Dissolved oxygen and carbon dioxide concentration are modelled by the following algebraic equations:
$$r_{0} \bullet X = (O_{s} - O) \bullet k_{L} \bullet V_{L}$$
$$C = r_{C} \bullet \frac{X}{V_{L}}$$
Parameters
The state functions, intermediate equations, and parameters are defined as follows:
States | Definition | Initial Value |
---|---|---|
X | cell concentration | $$4\ g \bullet l^{- 1}$$ |
O | dissolved oxygen concentration | $$0.022\ %$$ |
P | product concentration | $$5$$ |
S | substrate concentration | $$50\ g \bullet l^{- 1}$$ |
C | carbon dioxide concentration | $$1.059\ %$$ |
Intermediates | Definition |
---|---|
$$\mathbf{r}_{\mathbf{S}}$$ | substrate uptake rate |
$$\mathbf{r}_{\mathbf{O}}$$ | oxygen uptake rate |
$$\mathbf{r}_{\mathbf{C}}$$ | carbon dioxide production rate |
$$\mathbf{r}_{\mathbf{P}}$$ | product formation rate |
$$\mathbf{\mu}$$ | cell growth rate |
Parameters | Definition | Experimental Value |
---|---|---|
$$\mathbf{r}_{\mathbf{S,max}}$$ | maximum substrate uptake rate | $$0.01519\ % \bullet g^{- 1} \bullet d^{- 1}$$ |
$$\mathbf{r}_{\mathbf{O,max}}$$ | maximum oxygen uptake rate | $$85.0\ % \bullet g^{- 1} \bullet d^{- 1}$$ |
$$\mathbf{\mu}_{\mathbf{m}}$$ | diminution of growth by maintenance | $$0.118{\ d}^{- 1}$$ |
$$\mathbf{y}_{\mathbf{C,O}}$$ | carbon dioxide production constant | $$0.897$$ |
$$\mathbf{y}_{\mathbf{P,X}}$$ | product formation constant | $$0.0673\ g^{- 1}$$ |
$$\mathbf{y}_{\mathbf{X,S}}$$ | substrate consumption constant | $$5.60\ g \bullet %^{- 1}$$ |
$$\mathbf{k}_{\mathbf{s}}$$ | substrate concentration when growth is half of max. growth rate | $$0.186\ %$$ |
$$\mathbf{k}_{\mathbf{O}}$$ | oxygen concentration when growth is half of max. growth rate | $$6.32\ %$$ |
$$\mathbf{O}_{\mathbf{s}}$$ | total oxygen concentration | $$86.2\ %$$ |
$$\mathbf{k}_{\mathbf{L}}$$ | oxygen dissolution constant | $$0.0137\ h \bullet l^{- 1} \bullet d^{- 1}$$ |
$$\mathbf{V}_{\mathbf{L}}$$ | aeration rate | $$1$$ |
$$\mathbf{R}_{\mathbf{f}}\mathbf{(t)}$$ | feed of substrate during cultivation | $$0.05$$ |
Munack and Posten’s experiment was modeled in Physhub using the above equations and experimentally derived values. The simulation was run for 30 units of time, roughly corresponding to the 30 days over which the original experiment was conducted.
Results
The model successfully visualizes the dynamics of cell growth in an isolated culture and is sufficiently accurate to the experimental data outlined in the original report.
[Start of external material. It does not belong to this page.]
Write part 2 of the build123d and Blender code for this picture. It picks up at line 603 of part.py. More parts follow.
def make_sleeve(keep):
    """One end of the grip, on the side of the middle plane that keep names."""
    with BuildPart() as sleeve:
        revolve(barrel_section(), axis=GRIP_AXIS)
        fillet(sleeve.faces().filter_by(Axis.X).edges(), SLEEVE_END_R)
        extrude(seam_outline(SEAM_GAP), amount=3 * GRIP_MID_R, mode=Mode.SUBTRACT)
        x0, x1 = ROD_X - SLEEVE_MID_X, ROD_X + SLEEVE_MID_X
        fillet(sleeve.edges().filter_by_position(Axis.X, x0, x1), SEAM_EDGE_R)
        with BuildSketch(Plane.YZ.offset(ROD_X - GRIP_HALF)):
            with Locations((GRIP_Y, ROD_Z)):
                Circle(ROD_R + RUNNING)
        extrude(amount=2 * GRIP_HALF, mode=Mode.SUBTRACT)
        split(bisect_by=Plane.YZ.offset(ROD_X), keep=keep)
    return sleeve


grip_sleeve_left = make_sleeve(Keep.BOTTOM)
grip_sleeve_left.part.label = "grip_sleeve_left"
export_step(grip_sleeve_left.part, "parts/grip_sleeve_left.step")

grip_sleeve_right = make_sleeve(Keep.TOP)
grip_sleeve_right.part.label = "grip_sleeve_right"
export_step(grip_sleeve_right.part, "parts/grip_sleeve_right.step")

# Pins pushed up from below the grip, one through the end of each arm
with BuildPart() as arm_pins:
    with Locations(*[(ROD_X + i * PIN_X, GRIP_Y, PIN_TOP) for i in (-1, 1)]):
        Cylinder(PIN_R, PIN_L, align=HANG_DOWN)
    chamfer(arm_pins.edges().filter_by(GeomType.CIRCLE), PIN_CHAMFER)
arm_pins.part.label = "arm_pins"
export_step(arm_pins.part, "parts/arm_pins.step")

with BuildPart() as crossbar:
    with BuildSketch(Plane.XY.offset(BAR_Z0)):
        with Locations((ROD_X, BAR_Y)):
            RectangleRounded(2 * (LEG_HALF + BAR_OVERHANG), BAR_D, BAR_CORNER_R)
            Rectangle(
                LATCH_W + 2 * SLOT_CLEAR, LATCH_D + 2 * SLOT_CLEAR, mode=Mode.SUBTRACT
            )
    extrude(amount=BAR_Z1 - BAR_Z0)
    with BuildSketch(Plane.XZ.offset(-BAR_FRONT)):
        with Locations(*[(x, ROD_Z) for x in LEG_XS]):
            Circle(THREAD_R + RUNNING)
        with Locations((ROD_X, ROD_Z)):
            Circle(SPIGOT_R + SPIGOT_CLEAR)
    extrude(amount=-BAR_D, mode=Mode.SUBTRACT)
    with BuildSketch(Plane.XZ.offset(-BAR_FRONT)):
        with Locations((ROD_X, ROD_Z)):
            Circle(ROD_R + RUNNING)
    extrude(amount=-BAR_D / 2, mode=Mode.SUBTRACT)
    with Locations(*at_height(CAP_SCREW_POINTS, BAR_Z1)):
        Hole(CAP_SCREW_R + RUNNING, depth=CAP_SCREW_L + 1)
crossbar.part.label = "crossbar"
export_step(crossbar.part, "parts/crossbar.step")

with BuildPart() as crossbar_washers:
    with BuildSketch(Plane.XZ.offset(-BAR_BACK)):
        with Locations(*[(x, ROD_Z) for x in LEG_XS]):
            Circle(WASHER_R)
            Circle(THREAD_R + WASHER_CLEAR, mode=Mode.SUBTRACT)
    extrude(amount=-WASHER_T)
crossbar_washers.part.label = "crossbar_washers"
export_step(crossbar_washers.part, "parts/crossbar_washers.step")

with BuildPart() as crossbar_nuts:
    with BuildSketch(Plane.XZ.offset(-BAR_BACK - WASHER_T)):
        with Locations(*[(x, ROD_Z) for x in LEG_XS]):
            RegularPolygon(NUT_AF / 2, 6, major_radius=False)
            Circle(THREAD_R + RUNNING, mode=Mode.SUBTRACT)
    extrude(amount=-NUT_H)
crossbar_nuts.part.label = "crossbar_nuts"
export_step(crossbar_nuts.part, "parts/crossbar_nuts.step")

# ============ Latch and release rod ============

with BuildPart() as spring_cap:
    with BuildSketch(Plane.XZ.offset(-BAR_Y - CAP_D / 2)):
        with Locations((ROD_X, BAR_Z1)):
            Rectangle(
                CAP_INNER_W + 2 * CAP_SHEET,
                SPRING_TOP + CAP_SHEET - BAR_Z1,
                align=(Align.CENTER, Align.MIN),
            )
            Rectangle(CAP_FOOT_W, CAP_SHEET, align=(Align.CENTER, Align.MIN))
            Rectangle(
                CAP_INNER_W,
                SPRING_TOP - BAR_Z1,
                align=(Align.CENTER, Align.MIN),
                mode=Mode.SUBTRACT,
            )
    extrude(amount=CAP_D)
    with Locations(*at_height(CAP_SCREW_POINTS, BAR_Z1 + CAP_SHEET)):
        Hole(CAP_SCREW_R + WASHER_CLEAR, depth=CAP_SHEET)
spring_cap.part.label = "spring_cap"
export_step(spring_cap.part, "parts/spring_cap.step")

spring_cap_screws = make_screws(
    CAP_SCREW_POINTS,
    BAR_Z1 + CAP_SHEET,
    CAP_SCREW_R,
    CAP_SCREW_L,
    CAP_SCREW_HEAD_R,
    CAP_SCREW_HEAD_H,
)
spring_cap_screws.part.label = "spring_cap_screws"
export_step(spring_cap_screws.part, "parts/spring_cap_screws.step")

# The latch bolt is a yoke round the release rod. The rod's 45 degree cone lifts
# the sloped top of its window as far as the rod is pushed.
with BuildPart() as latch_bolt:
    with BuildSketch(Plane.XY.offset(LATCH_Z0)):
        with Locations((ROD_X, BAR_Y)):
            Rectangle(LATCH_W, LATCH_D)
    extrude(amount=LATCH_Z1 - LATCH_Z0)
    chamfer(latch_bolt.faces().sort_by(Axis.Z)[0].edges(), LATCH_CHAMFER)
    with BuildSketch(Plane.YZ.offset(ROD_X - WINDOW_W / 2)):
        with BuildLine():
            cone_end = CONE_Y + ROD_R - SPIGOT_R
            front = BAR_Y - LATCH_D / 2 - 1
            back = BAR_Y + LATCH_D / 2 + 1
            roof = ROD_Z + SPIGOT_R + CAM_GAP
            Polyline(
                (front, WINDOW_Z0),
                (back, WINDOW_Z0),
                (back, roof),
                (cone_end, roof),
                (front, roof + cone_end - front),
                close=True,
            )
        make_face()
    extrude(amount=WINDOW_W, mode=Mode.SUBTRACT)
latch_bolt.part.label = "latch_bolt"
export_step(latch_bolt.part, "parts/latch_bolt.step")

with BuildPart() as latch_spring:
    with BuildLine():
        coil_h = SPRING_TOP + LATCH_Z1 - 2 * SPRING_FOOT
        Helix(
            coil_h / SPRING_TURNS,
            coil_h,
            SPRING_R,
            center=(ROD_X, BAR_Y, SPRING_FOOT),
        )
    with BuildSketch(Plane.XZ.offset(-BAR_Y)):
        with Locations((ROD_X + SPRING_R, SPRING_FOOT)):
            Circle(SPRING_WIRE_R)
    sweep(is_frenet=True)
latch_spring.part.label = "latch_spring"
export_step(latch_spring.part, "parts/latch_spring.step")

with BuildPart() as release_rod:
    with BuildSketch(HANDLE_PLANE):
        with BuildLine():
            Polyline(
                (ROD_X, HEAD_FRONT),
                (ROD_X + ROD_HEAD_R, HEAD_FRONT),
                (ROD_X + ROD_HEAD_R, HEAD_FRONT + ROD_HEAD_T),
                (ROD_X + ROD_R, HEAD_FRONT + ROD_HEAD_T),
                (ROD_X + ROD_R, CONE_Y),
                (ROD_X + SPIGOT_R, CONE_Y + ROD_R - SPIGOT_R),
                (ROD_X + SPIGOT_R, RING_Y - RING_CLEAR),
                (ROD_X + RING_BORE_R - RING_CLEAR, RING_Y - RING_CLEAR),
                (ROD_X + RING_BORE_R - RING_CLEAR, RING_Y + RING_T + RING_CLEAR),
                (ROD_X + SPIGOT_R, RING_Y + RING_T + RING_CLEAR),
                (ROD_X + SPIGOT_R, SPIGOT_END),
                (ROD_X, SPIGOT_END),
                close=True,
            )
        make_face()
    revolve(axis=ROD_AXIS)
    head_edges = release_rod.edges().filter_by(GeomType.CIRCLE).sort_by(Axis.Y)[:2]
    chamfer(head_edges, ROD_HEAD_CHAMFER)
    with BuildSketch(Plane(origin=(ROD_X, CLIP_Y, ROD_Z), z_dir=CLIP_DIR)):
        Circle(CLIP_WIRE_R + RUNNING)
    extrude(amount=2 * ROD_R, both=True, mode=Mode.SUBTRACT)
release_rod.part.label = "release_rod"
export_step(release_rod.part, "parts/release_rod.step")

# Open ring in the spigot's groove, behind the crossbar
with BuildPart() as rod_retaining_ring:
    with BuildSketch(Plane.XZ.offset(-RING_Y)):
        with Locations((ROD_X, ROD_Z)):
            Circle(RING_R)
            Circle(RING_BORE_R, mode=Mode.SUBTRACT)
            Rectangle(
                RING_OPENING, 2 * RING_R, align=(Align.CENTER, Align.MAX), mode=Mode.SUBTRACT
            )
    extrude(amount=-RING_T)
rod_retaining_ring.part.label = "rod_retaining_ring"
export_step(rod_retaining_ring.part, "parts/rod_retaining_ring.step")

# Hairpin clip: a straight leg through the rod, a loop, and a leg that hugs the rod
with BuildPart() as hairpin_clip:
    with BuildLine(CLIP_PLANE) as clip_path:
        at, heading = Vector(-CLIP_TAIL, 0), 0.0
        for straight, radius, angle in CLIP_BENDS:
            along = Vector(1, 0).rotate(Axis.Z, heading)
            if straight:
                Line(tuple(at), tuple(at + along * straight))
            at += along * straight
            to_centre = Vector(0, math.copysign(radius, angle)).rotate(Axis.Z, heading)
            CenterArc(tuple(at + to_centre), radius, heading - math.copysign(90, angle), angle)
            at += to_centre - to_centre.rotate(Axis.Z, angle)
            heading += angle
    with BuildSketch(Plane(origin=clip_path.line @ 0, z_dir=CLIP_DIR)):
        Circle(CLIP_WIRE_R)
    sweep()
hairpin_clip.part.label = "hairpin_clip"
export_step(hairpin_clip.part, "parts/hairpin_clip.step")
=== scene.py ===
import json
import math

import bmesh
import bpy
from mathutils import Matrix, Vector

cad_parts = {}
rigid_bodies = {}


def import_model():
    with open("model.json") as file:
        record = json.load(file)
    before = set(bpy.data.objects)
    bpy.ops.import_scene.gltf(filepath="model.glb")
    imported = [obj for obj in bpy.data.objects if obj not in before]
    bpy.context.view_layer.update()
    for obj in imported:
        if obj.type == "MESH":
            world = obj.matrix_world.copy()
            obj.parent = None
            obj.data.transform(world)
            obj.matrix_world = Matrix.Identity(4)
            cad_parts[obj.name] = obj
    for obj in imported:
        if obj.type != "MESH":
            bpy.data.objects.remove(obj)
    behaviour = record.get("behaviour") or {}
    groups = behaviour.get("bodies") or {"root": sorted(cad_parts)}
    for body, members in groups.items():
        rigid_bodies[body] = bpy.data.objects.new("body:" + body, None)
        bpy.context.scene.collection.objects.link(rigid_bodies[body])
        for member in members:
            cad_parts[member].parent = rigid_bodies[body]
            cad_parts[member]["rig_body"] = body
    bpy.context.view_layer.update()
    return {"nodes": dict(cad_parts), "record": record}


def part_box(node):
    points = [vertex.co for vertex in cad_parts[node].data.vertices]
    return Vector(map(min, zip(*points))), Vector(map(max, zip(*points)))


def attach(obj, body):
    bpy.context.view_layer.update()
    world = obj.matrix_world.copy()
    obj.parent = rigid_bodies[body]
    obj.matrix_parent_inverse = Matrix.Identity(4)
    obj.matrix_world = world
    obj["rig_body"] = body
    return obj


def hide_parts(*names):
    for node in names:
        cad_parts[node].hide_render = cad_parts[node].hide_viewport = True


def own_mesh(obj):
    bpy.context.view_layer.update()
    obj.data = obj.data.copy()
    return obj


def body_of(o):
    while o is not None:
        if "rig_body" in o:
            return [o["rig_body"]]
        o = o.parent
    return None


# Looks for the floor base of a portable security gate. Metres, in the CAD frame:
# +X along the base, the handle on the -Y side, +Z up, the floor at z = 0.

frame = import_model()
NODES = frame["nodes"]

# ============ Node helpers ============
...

As predicted, cell concentration, product concentration, and carbon dioxide concentration increased over the simulation time while substrate concentration and dissolved oxygen concentration decreased. Although this model can represent cell growth dynamics, it is derived from Munack and Posten’s research and thus highly specific to their methods and results. This model may be difficult to reuse with different parameter values, and it may better serve as a reference point for building other specific experimental models.
References
[^1]: Munack, Axel & Posten, Clemens. (1989). Design of Optimal Dynamical Experiments for Parameter Estimation. Proceedings of the American Control Conference ACC. 89. 2010 - 2016. 10.23919/ACC.1989.4790520.